You will likely come across different sets of equations for the RA/Dec to Alt/Az conversion. I have included three below from three different sources. The first is derived from spherical trigonometry and is from the Explanatory Supplement to the Astronomical Almanac 3rd ed. The second is from Astronomical Algorithms, using this in combination with the atan2 function included in most programming languages, is usually the easiest to implement. And the last is a matrix form, which is useful if you already have your coordinates in matrix form, or want to generalize the transformations.

The matrix form is likely the most useful for most applications since you will likely need to perform the conversion to rectagular coordinates for other purposes. But, if you need to provide both the RA/Dec and Alt/Az coordinates, Meuus' method will save you a few steps.

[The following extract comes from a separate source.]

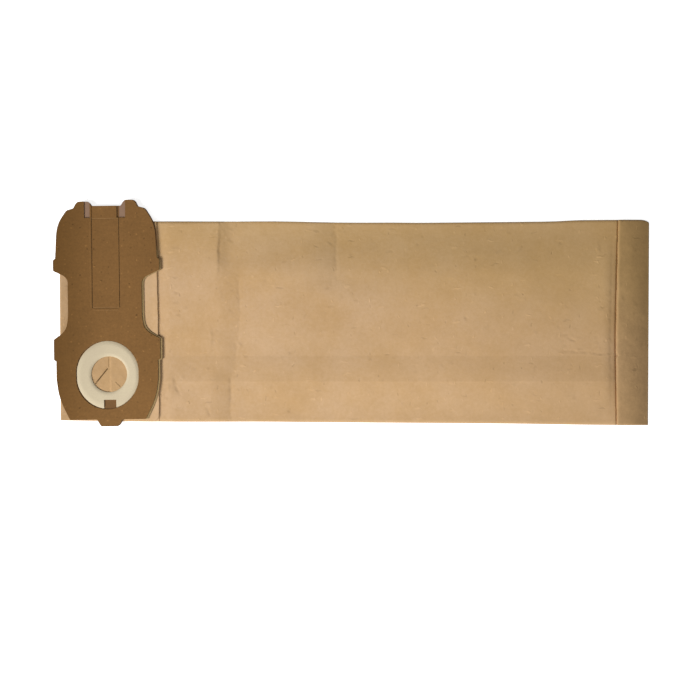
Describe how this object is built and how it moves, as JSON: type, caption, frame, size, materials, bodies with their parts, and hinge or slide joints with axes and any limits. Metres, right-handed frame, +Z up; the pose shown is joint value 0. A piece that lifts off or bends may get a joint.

This implementation uses the Astronomical Algorithms set, but an implementation of the other is available in the set of test data which validates both sets of equations, and can be used as an example of how to implement the Explanatory Supplement style. I have altered the algorithm from the method it is described in the book. I have converted it so that Longitudes to the West are negative (like GPS coordinates), and so that 0 Azimuth is North (like a compass). I believe these changes make it behave more like a user would expect.\( \textbf eq1\ \ \ \cos \mathit{a} \sin A_{z} = -\cos \delta \sin \mathit{h} \\ \textbf eq2\ \ \ \cos \mathit{a} \cos A_{z} = \sin \delta \cos \phi - \cos \delta \cos \mathit{h} \sin \phi \\ \textbf eq3\ \ \ \sin \mathit{a} = \sin \delta \sin \phi + \cos \delta \cos \mathit{h} \cos \phi \)

Where \(h\) is the hour angle, \(\delta\) is the declination, \(A_{z}\) is azimuth, \(a\) is altitude, \(\phi\) is the lattitude. You will need to check the signs of \(\cos A_z\) and \(\sin A_z\) to determine the propper quadrant:

if \(\cos A_z\) > 0 and \(\sin A_z\) > 0: use either eq1 or eq2

if \(\cos A_z\) > 0 and \(\sin A_z\) < 0: use eq1

if \(\cos A_z\) < 0 and \(\sin A_z\) < 0: use \(A_z\) = 360 - eq2

if \(\cos A_z\) < 0 and \(\sin A_z\) > 0: use eq2

\( \tan A = \dfrac{\sin H}{\cos H \sin \varphi - \tan \delta \cos \varphi} \)

\( \sin h = \sin \varphi \sin \delta + \cos \varphi \cos \delta \cos H \)

Where \(H\) is the hour angle, \(\delta\) is the declination, \(A\) is azimuth, \(h\) is altitude, \(\varphi\) is the lattitude.

\( \\ \mathbf{l}(h,\delta)= \begin{bmatrix} \cos \delta\cos h \\ \cos \delta\sin h \\ \sin \delta \\ \end{bmatrix}\\ \\~\\ \mathbf{l}(A,a)=R_2(90^{\circ}-\Phi )\ \mathbf{l}(h,\delta) \)

Where \(h\) is the hour angle, \(\delta\) is the declination, \(A\) is azimuth, \(a\) is altitude, \(\Phi\) is the lattitude.

\(\mathbf{l}(A,a)\) will be in cartesian coordinates (\(x, y, z\)), to convert to RA/Dec:\( r = \sqrt{ x^2+y^2+z^2} \\ \cos A = z / r \\ \tan a = y / x \\ \)